Presidente do STF analisou caso de presa preventiva por tráfico de drogas

A grávida Renata Gonçalves Cardoso, de 24 anos, presa preventivamente por tráfico de drogas, conseguiu ontem no STF (Supremo Tribunal Federal) o direito de cumprir pena em casa. A decisão é do presidente da Corte, ministro , que, ao conceder o benefício, considerou tanto a gestação avançada da presa — de nove meses — quanto sua condição de cardiopata. Ontem, o tribunal enviou à Penitenciária Feminina da cidade de São Paulo um ofício, determinando a imediata transferência de Renata à prisão domiciliar. A decisão tem validade apenas para esse caso, mas uma lei — geralmente ignorada — garante à gestante presa preventivamente o direito de passar os últimos três meses de gravidez em casa, independentemente de sua condição de saúde.

De acordo com Lewandowski, mesmo se ficar comprovado que a presa é culpada, o bebê não pode ser penalizado por isso. Ele citou trecho do artigo 5º da Constituição, que estabelece que “nenhuma pena passará da pessoa do condenado”.

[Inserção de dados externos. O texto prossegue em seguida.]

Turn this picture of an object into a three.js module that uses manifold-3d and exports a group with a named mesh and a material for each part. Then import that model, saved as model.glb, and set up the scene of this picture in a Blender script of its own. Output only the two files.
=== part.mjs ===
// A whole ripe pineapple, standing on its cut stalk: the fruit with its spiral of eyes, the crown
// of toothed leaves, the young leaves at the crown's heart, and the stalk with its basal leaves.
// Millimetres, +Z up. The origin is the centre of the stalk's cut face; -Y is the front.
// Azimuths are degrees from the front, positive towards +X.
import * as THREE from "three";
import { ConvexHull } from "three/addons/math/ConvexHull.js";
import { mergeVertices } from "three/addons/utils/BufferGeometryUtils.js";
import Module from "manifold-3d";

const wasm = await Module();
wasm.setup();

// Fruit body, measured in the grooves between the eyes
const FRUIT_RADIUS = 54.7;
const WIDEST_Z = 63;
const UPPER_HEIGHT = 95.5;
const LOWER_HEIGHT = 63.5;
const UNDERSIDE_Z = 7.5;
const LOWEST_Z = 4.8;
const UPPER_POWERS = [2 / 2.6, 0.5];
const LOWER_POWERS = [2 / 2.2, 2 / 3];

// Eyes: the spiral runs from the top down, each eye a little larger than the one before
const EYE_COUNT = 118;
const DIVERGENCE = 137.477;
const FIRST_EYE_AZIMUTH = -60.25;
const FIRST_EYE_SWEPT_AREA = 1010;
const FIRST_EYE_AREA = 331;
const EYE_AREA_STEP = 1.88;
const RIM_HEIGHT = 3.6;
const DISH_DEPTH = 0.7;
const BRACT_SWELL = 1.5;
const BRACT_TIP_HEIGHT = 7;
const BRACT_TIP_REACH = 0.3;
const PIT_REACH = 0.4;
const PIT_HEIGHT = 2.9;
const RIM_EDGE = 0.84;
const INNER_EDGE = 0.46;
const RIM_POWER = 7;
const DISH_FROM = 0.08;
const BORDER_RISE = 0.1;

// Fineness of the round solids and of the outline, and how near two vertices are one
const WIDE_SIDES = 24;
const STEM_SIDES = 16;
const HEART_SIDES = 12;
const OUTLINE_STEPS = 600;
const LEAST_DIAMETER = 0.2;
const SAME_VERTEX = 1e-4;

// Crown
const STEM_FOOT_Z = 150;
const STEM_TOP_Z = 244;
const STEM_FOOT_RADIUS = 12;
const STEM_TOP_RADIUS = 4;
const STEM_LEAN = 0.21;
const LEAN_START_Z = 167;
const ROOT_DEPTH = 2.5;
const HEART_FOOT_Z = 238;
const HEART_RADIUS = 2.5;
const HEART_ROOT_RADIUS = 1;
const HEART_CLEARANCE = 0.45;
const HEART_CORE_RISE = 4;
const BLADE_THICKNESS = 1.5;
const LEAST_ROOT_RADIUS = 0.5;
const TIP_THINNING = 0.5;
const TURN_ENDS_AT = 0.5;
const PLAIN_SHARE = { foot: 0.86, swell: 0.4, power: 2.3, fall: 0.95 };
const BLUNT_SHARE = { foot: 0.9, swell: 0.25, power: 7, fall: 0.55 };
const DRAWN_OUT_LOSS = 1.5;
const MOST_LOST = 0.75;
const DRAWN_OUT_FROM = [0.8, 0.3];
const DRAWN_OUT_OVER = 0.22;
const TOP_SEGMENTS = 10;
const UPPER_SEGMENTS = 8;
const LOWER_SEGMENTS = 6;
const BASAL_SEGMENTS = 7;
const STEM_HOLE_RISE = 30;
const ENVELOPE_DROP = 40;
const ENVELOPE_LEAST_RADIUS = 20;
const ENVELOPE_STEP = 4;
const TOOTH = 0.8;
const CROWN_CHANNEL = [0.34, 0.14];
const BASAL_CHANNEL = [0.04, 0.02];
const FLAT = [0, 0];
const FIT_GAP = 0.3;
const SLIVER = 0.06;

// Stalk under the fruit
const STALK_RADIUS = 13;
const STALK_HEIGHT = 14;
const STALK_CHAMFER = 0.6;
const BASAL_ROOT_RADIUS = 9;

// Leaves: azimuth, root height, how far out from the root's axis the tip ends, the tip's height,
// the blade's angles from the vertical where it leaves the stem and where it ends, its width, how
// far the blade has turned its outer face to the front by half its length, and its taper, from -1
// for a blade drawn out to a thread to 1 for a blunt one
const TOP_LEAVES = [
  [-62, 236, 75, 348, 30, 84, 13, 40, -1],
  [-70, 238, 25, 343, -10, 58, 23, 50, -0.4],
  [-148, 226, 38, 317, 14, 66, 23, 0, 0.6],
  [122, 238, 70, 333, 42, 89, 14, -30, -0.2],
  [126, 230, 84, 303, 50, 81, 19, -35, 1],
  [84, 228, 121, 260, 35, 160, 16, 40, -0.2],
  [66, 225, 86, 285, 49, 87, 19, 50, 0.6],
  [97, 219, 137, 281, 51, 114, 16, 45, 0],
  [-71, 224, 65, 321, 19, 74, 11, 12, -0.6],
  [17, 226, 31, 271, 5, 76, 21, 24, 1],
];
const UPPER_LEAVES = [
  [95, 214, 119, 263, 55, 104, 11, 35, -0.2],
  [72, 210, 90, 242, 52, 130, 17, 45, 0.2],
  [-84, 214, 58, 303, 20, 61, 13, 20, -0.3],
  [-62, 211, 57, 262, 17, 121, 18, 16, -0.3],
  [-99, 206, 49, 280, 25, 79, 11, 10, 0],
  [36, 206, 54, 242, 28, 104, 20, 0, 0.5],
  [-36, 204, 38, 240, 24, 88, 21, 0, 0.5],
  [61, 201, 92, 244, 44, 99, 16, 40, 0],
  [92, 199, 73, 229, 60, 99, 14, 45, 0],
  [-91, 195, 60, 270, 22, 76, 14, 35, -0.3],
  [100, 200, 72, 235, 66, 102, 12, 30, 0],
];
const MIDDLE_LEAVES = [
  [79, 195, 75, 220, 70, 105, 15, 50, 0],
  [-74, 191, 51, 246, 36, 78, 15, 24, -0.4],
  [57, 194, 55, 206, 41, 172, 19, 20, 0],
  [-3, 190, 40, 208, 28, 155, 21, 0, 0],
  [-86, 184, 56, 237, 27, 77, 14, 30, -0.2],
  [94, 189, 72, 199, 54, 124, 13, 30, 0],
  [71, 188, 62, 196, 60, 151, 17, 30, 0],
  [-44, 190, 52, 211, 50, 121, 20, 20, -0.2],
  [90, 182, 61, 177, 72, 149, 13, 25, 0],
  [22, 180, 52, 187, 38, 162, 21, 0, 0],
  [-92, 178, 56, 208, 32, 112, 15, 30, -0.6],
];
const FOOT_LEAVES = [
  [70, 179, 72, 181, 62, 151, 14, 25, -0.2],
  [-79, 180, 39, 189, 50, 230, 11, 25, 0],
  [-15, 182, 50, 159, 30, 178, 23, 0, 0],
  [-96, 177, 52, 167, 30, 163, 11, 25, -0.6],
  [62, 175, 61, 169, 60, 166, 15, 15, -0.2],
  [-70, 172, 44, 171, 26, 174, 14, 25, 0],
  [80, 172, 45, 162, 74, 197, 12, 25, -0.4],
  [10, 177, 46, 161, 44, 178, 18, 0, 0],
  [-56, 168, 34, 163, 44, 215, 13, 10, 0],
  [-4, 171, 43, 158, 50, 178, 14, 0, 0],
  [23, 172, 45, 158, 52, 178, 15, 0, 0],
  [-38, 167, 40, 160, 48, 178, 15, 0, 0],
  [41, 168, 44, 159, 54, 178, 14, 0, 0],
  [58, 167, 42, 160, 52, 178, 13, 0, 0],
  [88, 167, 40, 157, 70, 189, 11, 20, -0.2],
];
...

Especialistas ouvidos concordam em um ponto: a decisão do STF é um marco na luta pelo direito das presas, entretanto, é “triste” o fato de ter sido necessário chegar à Corte Suprema para garantir o direito da grávida . Para o defensor público e chefe do Núcleo de Situação Carcerária da Defensoria de São Paulo, Bruno Shimizu, é urgente que os juízes das primeiras instâncias apliquem a lei que já existe:

“Esse caso é uma vitória, mas também uma derrota no sentido de que tivemos que chegar ao STF para aplicar a lei. Os juízes estão se negando, talvez por achar que cadeia seja bom. Há um preconceito por parte do Judiciário para colocar essa legislação em prática. Parece que não está entre os objetivos do TJ garantir a dignidade das pessoas presas.”

Segundo a Defensoria, São Paulo tinha, em 2013, 2.422 mães presas. Delas, 147 estavam grávidas, e 247, amamentando. No sistema carcerário do Rio de Janeiro, por sua vez, há, atualmente, 25 presas grávidas. O dado é da Secretaria de Administração Penitenciária fluminense.

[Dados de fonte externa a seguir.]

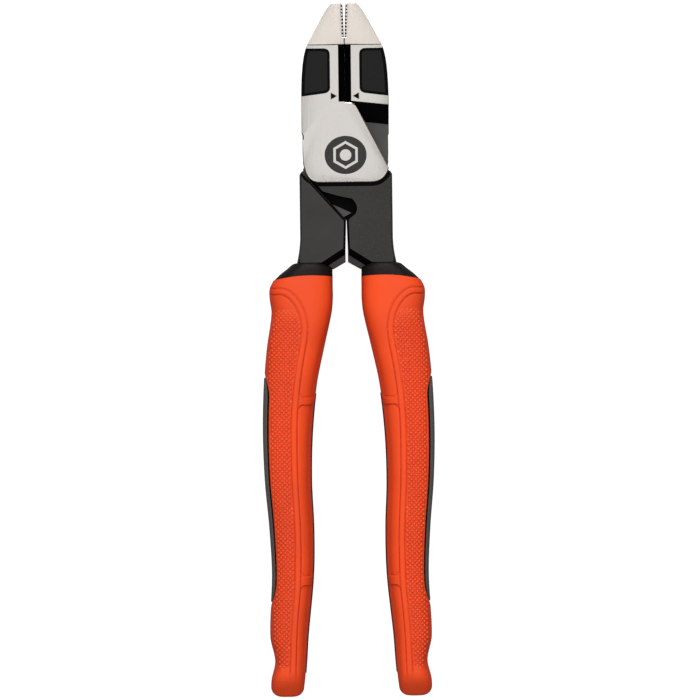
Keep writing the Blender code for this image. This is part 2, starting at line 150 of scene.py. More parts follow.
# The grip
SKIN = 2.4 * MM                            # sleeve wall
END_SLOPE = 9.0 * MM                       # length of the slope at the grip's end
END_BEND = 6.0 * MM                        # how gently that slope begins
INSERT_LIP = 1.95 * MM                     # grip's front to the insert's window
POCKET_DEPTH = 1.3 * MM                    # of the inlays' pockets
SECTION_POWER = 2.9                        # squareness of a grip's section
OUTER_CELLS, FRONT_CELLS, INNER_CELLS = 14, 82, 10   # columns of the sleeve's surface
ROW_STEP = 0.32 * MM                       # its rows
INLAY_ROWS, INLAY_LANES = 240, 17

# Studs of the sleeves and teeth of the jaws
STUD_TOP, STUD_FOOT = 0.2, 0.43            # radii of a stud, as shares of the pitch
STUD_SINK = 0.4                            # buried part of a stud, as a share of its height
SMALLEST_STUD = 0.25                       # where the panel's strength is less, there is no stud
STUD_START = 0.05                          # height from which studs are dropped on the sleeve
TOOTH_WIDTH = 0.8                          # width of a tooth, as a share of its pitch
BAND_PHASES = (0.5, 1.0, 0.5, 0.5, 1.0, 0.5)     # where each band of teeth starts, in teeth

# Share of the grip's length, inner edge, outer edge, share of the full thickness
GRIP_STATIONS = np.array((
    (0.00, 5.0 * MM, 25.1 * MM, 0.89),
    (0.025, 5.0 * MM, 27.0 * MM, 0.91),
    (0.05, 5.0 * MM, 27.1 * MM, 0.92),
    (0.085, 5.5 * MM, 26.5 * MM, 0.93),
    (0.17, 8.3 * MM, 28.3 * MM, 0.95),
    (0.255, 10.9 * MM, 29.4 * MM, 0.98),
    (0.37, 12.7 * MM, 29.9 * MM, 1.00),
    (0.485, 13.2 * MM, 29.4 * MM, 1.00),
    (0.60, 12.6 * MM, 28.0 * MM, 0.98),
    (0.71, 12.9 * MM, 27.3 * MM, 0.95),
    (0.855, 15.0 * MM, 28.2 * MM, 0.92),
    (0.915, 15.6 * MM, 26.6 * MM, 0.88),
    (0.96, 16.2 * MM, 27.95 * MM, 0.88),
    (1.00, 17.0 * MM, 28.1 * MM, 0.87),
))

# Centre of the raised rib on the grip: distance from the pivot, distance from the centreline
RIB_PATH = np.array((
    (46.6 * MM, 30.0 * MM),
    (47.2 * MM, 26.0 * MM),
    (47.2 * MM, 23.1 * MM),
    (48.3 * MM, 20.4 * MM),
    (50.9 * MM, 17.8 * MM),
    (54.4 * MM, 15.95 * MM),
    (57.7 * MM, 15.1 * MM),
    (61.3 * MM, 14.9 * MM),
    (66.3 * MM, 15.55 * MM),
    (71.8 * MM, 16.55 * MM),
    (77.7 * MM, 17.45 * MM),
    (84.0 * MM, 18.2 * MM),
    (91.0 * MM, 18.75 * MM),
    (101.0 * MM, 18.95 * MM),
    (113.0 * MM, 18.8 * MM),
    (124.0 * MM, 18.3 * MM),
    (134.0 * MM, 17.95 * MM),
    (149.0 * MM, 18.25 * MM),
    (159.0 * MM, 19.1 * MM),
    (169.0 * MM, 19.8 * MM),
    (190.0 * MM, 20.6 * MM),
))


# --- Settings a user would change

class PliersHead(bpy.types.PropertyGroup):
    nose_length: FloatProperty(name="Nose length", description="Jaw tip to the step across both jaws",
                               default=14.5 * MM, unit="LENGTH")
    nose_half_width: FloatProperty(name="Nose half width", description="Half width at that step",
                                   default=12.9 * MM, unit="LENGTH")
    tip_half_width: FloatProperty(name="Tip half width", description="Half width of the square tip",
                                  default=3.6 * MM, unit="LENGTH")
    tip_gap: FloatProperty(name="Tip gap", description="Gap between the gripping faces at the tip",
                           default=1.0 * MM, unit="LENGTH")
    teeth: IntProperty(name="Teeth", description="Teeth on each gripping face", default=10)
    tooth_depth: FloatProperty(name="Tooth depth", description="Height of a tooth",
                               default=0.7 * MM, unit="LENGTH")
    knife_half_slot: FloatProperty(name="Knife slot", description="Half width of the slot at the knives",
                                   default=2.1 * MM, unit="LENGTH")
    lap_top: FloatProperty(name="Lap top", description="Pivot to the lap's upper edge",
                           default=18.25 * MM, unit="LENGTH")
    lap_floor: FloatProperty(name="Lap floor", description="Pivot to the polished lap's lower edge",
                             default=9.4 * MM, unit="LENGTH")
    tang_thickness: FloatProperty(name="Tang thickness", description="Front to back at the shoulders",
                                  default=13.2 * MM, unit="LENGTH")
    edge: FloatProperty(name="Ground edge", description="Width of the bevel round the polished faces",
                        default=0.38 * MM, unit="LENGTH")


class PliersGrip(bpy.types.PropertyGroup):
    rib_width: FloatProperty(name="Rib width", description="Width of the raised rib",
                             default=1.7 * MM, unit="LENGTH")
    groove_depth: FloatProperty(name="Groove depth", description="Depth of the lines beside the rib",
                                default=0.32 * MM, unit="LENGTH")
    panel_depth: FloatProperty(name="Panel depth", description="Smooth panels below the rib",
                               default=0.4 * MM, unit="LENGTH")
    diamond_pitch: FloatProperty(name="Diamond pitch", description="Corner to corner size of a diamond",
                                 default=1.6 * MM, unit="LENGTH")
    diamond_height: FloatProperty(name="Diamond height", description="Height of a diamond",
                                  default=0.3 * MM, unit="LENGTH")
    insert_gap: FloatProperty(name="Insert gap", description="Dark line between sleeve and insert",
                              default=1.5 * MM, unit="LENGTH")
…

Coordenadora do Fórum Nacional de Conselhos Penitenciários Estaduais, Maíra Fernandes torce para que a decisão do STF reflita em outras políticas para o sistema prisional feminino.

“A prisão não é pensada sob uma ótica de gênero. São prisões masculinas, adaptadas para se tornarem femininas”, disse.

 

Pela saúde física e psíquica

Na decisão, o ministro citou as Regras Mínimas para Mulheres Presas, aprovadas em dezembro de 2010 pela ONU (Organização das Nações Unidas). No documento, está previsto o uso de alternativas à prisão para mulheres infratoras, “considerando o histórico de vitimização de diversas mulheres e suas responsabilidades maternas”. Lewandowski explicou que, pela lei, o poder público é obrigado a oferecer atendimento prioritário às gestantes. Isso entraria em conflito com o fato de que o presídio onde Renata está tem capacidade para 604 detentas, mas, em dezembro, sua lotação era de 685 pessoas.

 

Antes de o habeas corpus chegar ao STF, Renata teve o mesmo pedido negado pelo Tribunal de Justiça de São Paulo e pelo STJ (Superior Tribunal de Justiça). A decisão do STJ foi tomada no dia 26, no regime de plantão adotado durante o recesso forense. Ao analisar a ação, Lewandowski ponderou que o caso de Renata era de “flagrante violação aos direitos humanos”, portanto, concedeu o habeas corpus.

O presidente do STF ainda considerou que houve ilegalidade na decisão que transformou a prisão provisória de Renata em preventiva. O primeiro tipo tem poucos dias de duração, a critério do juiz. Já o segundo pode durar meses, também conforme decisão judicial. Renata foi presa em 20 de maio. Oito dias depois, o juiz determinou sua prisão preventiva com base na gravidade de seu crime (tráfico de drogas), e não em evidências de que a ré teria cometido o ilícito. Segundo Lewandowski, não há previsão em lei para decisões com esse fundamento.

No pedido ajuizado no STF, a Defensoria Pública de São Paulo argumentou que as péssimas condições dos presídios paulistas causam “efeitos deletérios à saúde física e psíquica de qualquer pessoa”. Os efeitos seriam ainda piores sobre uma grávida em estágio avançado.

De acordo com o processo, Renata tem outros dois filhos: um de seis anos e outro de nove. Ontem, a Defensoria foi procurada para saber sobre a gravidez da presa, mas não soube informar se a criança já havia nascido.